You can’t use chains on wet roads or on ice. You can use them on snow, but if you put chains on the two drive wheels, but not on the two other wheels… have fun controlling it.

Winter tires are a necessity. They should be in the interest of car rental companies. I advise any car rental CEO to just watch the following video.

I also urge Italian politicians to do the same. The situation is messed up. In some areas, winter tires are prescribed. In other areas, they are prescribed under specific weather conditions. In all areas, winter tires can be replaced with snow chains.

Yes, it doesn’t always snow in Italy, but it does rain in winter. On wet roads in cold conditions, summer tires area already a safety hazard. They experience less response to steering and worse breaking performance. You’ll more likely to bump into something, but if you’re driving winter tires, you’re also more likely to have someone in summer tires to bump into you because he can’t break as fast as you can.

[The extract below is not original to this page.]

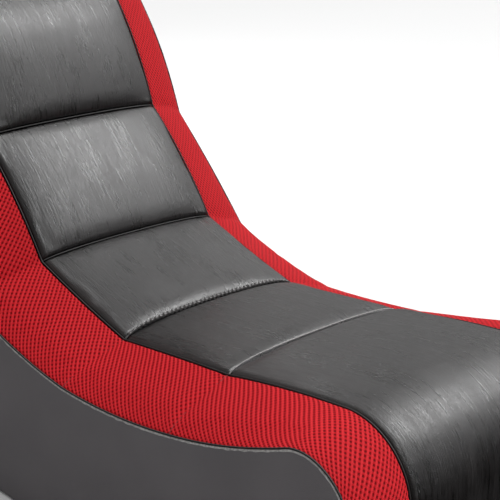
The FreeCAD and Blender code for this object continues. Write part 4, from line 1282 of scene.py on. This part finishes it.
@dataclass
class HiddenStuffing:
    """Foam, straps and covers: soft nodes that keep their outline and get a stuffed or creased form."""

    stuffed: dict[str, tuple[str, Finish, str]] = field(default_factory=lambda: {
        "back_core": ("back_stuffing", Finish.FOAM, "foam"),
        "seat_core": ("seat_stuffing", Finish.FOAM, "foam"),
    })
    woven: dict[str, tuple[str, Finish, str]] = field(default_factory=lambda: {
        "back_webbing": ("back_straps", Finish.WEBBING, "webbing"),
        "seat_webbing": ("seat_straps", Finish.WEBBING, "webbing"),
        "base_cover": ("base_cloth", Finish.DUST_CLOTH, "dust_cloth"),
        "heel_cover": ("heel_panel", Finish.VINYL, "grey_vinyl"),
        "back_cover": ("back_panel", Finish.VINYL, "grey_vinyl"),
        "zip_tape_upper": ("upper_tape", Finish.TAPE, "zip_tape"),
        "zip_tape_lower": ("lower_tape", Finish.TAPE, "zip_tape"),
    })
    voxel: float = 0.006
    smooth_rounds: int = 4
    smooth_share: float = 0.5
    longest_edge: float = 0.0192
    cuts: int = 3
    fill: float = 0.9
    uneven_height: float = 0.0007
    uneven_scale: float = 22.0
    ripple: float = 0.0004
    ripple_scale: Scale = (16.0, 11.0, 11.0)

    def stuff(self, node: str, name: str, finish: Finish, slot: str) -> None:
        """Builds one foam block: a rounded copy of its node with a softly uneven face.

        Args:
            node: The CAD node.
            name: The piece's name.
            finish: Its finish.
            slot: Not used.
        """
        piece = new_piece(name, copied(node, name), finish)
        remesh = piece.modifiers.new("remesh", "REMESH")
        remesh.mode, remesh.voxel_size = "VOXEL", self.voxel
        smooth = piece.modifiers.new("smooth", "SMOOTH")
        smooth.iterations, smooth.factor = self.smooth_rounds, self.smooth_share
        settle(piece)
        normals = [Vector(item.vector) for item in piece.data.vertex_normals]
        for vert, normal in zip(piece.data.vertices, normals):
            vert.co += normal * (noise.noise(vert.co * self.uneven_scale) - 0.4) * self.uneven_height
        seat_on(piece, slot, node)

    def weave(self, node: str, name: str, finish: Finish, slot: str) -> None:
        """Builds one sheet, strap set or tape: a divided copy of its node, pulled into faint waves."""
        mesh = copied(node, name)
        bm = bmesh.new()
        bm.from_mesh(mesh)
        bmesh.ops.triangulate(bm, faces=bm.faces)
        for _ in range(self.cuts):
            long_edges = [edge for edge in bm.edges if edge.calc_length() > self.longest_edge]
            if not long_edges:
                break
            bmesh.ops.subdivide_edges(bm, edges=long_edges, cuts=1)
            bmesh.ops.triangulate(bm, faces=[face for face in bm.faces if len(face.verts) > 3])
        for vert in bm.verts:
            vert.co.z += self.ripple * noise.noise(vert.co * Vector(self.ripple_scale))
        bm.to_mesh(mesh)
        bm.free()
        piece = new_piece(name, mesh, finish)
        mesh.set_sharp_from_angle(angle=CREASE_ANGLE)
        seat_on(piece, slot, node)

    def build(self) -> None:
        """Builds every hidden soft piece."""
        for node, (name, finish, slot) in self.stuffed.items():
            self.stuff(node, name, finish, slot)
        for node, (name, finish, slot) in self.woven.items():
            self.weave(node, name, finish, slot)


@dataclass
class Carried:
    """CAD nodes whose shape is right: they keep it and get their finish."""

    finishes: dict[str, Finish] = field(default_factory=lambda: {
        "rail": Finish.PLYWOOD,
        "side_board": Finish.PLYWOOD,
        "corner_blocks": Finish.PLYWOOD,
        "floor_strip": Finish.STRIP,
        "zip_stops": Finish.ZIP_METAL,
        "zip_slider": Finish.ZIP_METAL,
        "zip_pull": Finish.ZIP_METAL,
    })

    def dress(self) -> None:
        """Gives each node the finish whose word its name holds."""
        for name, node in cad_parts.items():
            for word, finish in self.finishes.items():
                if word in name:
                    node.data.materials.clear()
                    node.data.materials.append(finish.material())


@dataclass
class Studio:
    """Pale floor, soft lights and the camera of the photograph's view."""

    camera_place: Vector = field(default_factory=lambda: Vector((-0.9462, -1.1032, 0.7626)))
    azimuth: float = -43.535
    elevation: float = 18.447
    lens: float = 93.6
    sensor: float = 36.0
    clip: tuple[float, float] = (0.05, 60.0)
    backdrop: float = 0.96
    behind_way: tuple[float, float] = (0.8, 0.5)
    behind_span: tuple[float, float] = (-0.6, 0.9)
    above_span: tuple[float, float] = (-0.25, 0.10)
    room_low: float = 0.14
    room_high: float = 0.64
    broad_from: Vector = field(default_factory=lambda: Vector((0.52, -0.28, 0.80)))
    broad_edge: float = 0.68
    broad_core: float = 0.97
    broad_strength: float = 2.1
    gleam_energy: float = 4.6
    gleam_angle: float = 32.0
    rear_place: Vector = field(default_factory=lambda: Vector((0.4, 2.2, 1.8)))
    rear_aim: Vector = field(default_factory=lambda: Vector((0.0, 0.0, 0.3)))
    rear_size: tuple[float, float] = (2.0, 1.0)
    rear_power: float = 26.0
    floor_reach: float = 9.0

    def camera(self) -> None:
        """Makes the camera."""
        data = bpy.data.cameras.new("camera")
        data.lens, data.sensor_width = self.lens, self.sensor
        data.clip_start, data.clip_end = self.clip
        camera = bpy.data.objects.new("camera", data)
        bpy.context.scene.collection.objects.link(camera)
        a, e = math.radians(self.azimuth), math.radians(self.elevation)
        back = Vector((math.sin(a) * math.cos(e), -math.cos(a) * math.cos(e), math.sin(e)))
        camera.location = self.camera_place
        camera.rotation_mode = "QUATERNION"
        camera.rotation_quaternion = back.to_track_quat("Z", "Y")
        bpy.context.scene.camera = camera

    def lamp(self, name: str, kind: str, energy: float, back: Vector) -> bpy.types.Object:
        """Makes one light whose back faces a direction."""
        data = bpy.data.lights.new(name, kind)
        data.energy = energy
        light = bpy.data.objects.new(name, data)
        light.rotation_mode = "QUATERNION"
        light.rotation_quaternion = back.to_track_quat("Z", "Y")
        bpy.context.scene.collection.objects.link(light)
        return light

    def floor(self) -> None:
        """Makes the pale floor, which the leather doesn't mirror."""
        bm = bmesh.new()
        bmesh.ops.create_grid(bm, x_segments=1, y_segments=1, size=self.floor_reach)
        floor = new_piece("floor", mesh_from(bm, "floor"), Finish.FLOOR, smooth=False)
        floor.visible_glossy = False

    def surroundings(self) -> None:
        """Makes the white room: bright behind the chair and overhead, dim in front of it."""
        world = bpy.data.worlds.new("studio")
        bpy.context.scene.world = world
        shader = Shader(world, "Background")
        place = shader.node("ShaderNodeTexCoord", {}, {}, "Generated")
        x, y, z = shader.parts(place)
        behind = (y * self.behind_way[0] + z * self.behind_way[1]).between(*self.behind_span)
        above = z.between(*self.above_span)
        aim = self.broad_from.normalized()
        broad = (x * aim.x + y * aim.y + z * aim.z).between(self.broad_edge, self.broad_core)
        room = self.room_low + (self.room_high - self.room_low) * behind
        strength = room * above + broad * self.broad_strength
        seen = shader.node("ShaderNodeLightPath", {}, {}, "Is Camera Ray")
        strength = strength * (1.0 - seen) + seen * self.backdrop
        shader.feed(shader.surface.inputs["Color"], (1.0, 1.0, 1.0, 1.0))
        shader.feed(shader.surface.inputs["Strength"], strength)

    def light(self) -> None:
        """Makes the broad gleam on the leather and the softbox behind the chair."""
        bpy.context.scene.view_settings.view_transform = "Standard"
        gleam = self.lamp("gleam", "SUN", self.gleam_energy, self.broad_from)
        gleam.data.angle = math.radians(self.gleam_angle)
        gleam.visible_diffuse = False
        rear = self.lamp("rear_softbox", "AREA", self.rear_power, self.rear_place - self.rear_aim)
        rear.data.shape = "RECTANGLE"
        rear.data.size, rear.data.size_y = self.rear_size
        rear.location = self.rear_place

    def build(self) -> None:
        """Makes the whole studio."""
        self.camera()
        self.floor()
        self.surroundings()
        self.light()


def main() -> None:
    """Builds the studio and every piece."""
    logging.basicConfig(level=logging.INFO, format="%(message)s")
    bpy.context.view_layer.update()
    line = SittingLine()
    studio = Studio()
    studio.build()
    cushions = ChannelCushions(line)
    cushions.build()
    bands = MeshBands(line)
    bands.build()
    SidePanels(line, bands).build()
    SeamWelts(cushions, line).build()
    HiddenStuffing().build()
    Carried().dress()


if __name__ == "__main__":
    main()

People spend thousands on their cars. A few hundreds for a set of winter tires should be a must. And if the country cannot put it in a law to force ordinary people (who, most often, use winter tires voluntarily anyways), it should at least recognize that it cannot leave this freedom to professional organizations that deal with cars: buses, trucks, and rental cars with summer tires are nothing but dangerous.

We exchanged our rental car with the car of the girl’s father. His was equipped with winter tires. On Friday, when we first got caught in snow while crossing a high-altitude pass on the way back to Bozen from a Spa, I was glad to have the extra grip. At low speed and despite a four-wheel drive, I still drifted slightly through two turns on the downhill. So much about that.